4 thoughts on “The Weekend in New Orleans

  1. Hope you have a wonderful Christmas holiday, Bro. Joe. David, the girls and I send you and Mrs. Margaret our love and prayers for a safe time with your mama ‘n them. Hope to see you again, maybe after the holidays.

  2. Just a couple of comments about Darwinism and the attitude of his disciples:

    First, I find it fascinating that the atheists are so zealous in their anti-God bigotry. They will go to great lenghts to suppress the truth, claiming (as Dawkins suggested) that highly evolved aliens “seeded” life on earth, and then calling anyone who disagrees “idiots” (now that’s a good scholarly argument). But as Ravi Zacharias says regarding the principles of darwinism, “Every assertion in that paradigm flies in the face of reason and intuition.
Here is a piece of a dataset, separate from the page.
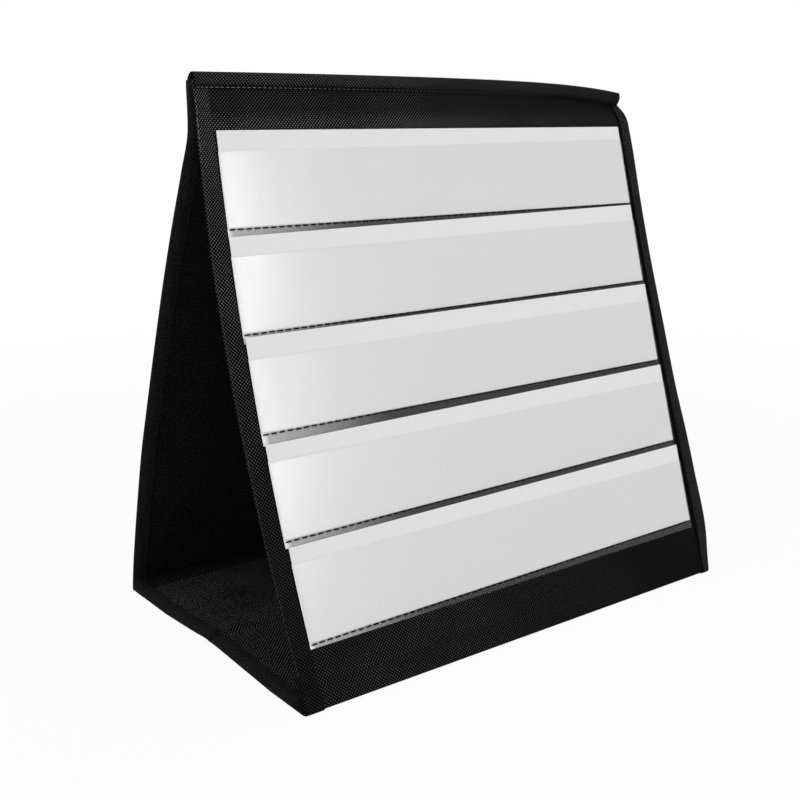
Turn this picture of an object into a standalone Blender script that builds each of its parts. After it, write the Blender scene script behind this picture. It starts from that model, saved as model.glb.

It is scientifically and existentially incoherent. . . . However one wants to disagree on the processes, the fact is that this is an ontologically haunted universe. By that, I mean that the ultimate cause of our being and our very mode of thinking demand that what we are and how we came to be cannot just be dismissed as ‘it happened.’ There is intelligibility running through our veins, and from that we cannot run.” I’m thinking of Romans 1:18-22.

    Second, a friend of mine recently pointed out that he knows an atheist who is a really nice and kind person. Well, as for atheists being nice people . . . sure. And religious people can be cruel. But can there even be any kind objective moral standard without a moral first cause? How can we even use terms like “kind,” “nice,” and “good.” without some objective standard? When humans determine morality, we have things like slavery, the oppression of women, and eugenics–all of which are rational expressions of a darwinian worldview. So, what is good, and what is evil? It’s silly even to think in such terms without a divine lawgiver. And why are humans any more special than mosquitos and rats if we all came about by chance and random mutations? Why show compassion at all if we are all biological accidents? On this point, people like Peter Singer have it right (he’s the Princeton ethicist who advocates the killing of babies for up to 18 months after they are born if they have health problems or the parents decide they don’t want them). Who is to say he is wrong if there is no God?

  3. Phil and I saw “Australia” also and thought it was great. We, too, loved the soundtrack. “Enigma Variations” by Elgar, a piece we have loved for years, was the soaring music used in the closing scenes. What an inspired choice!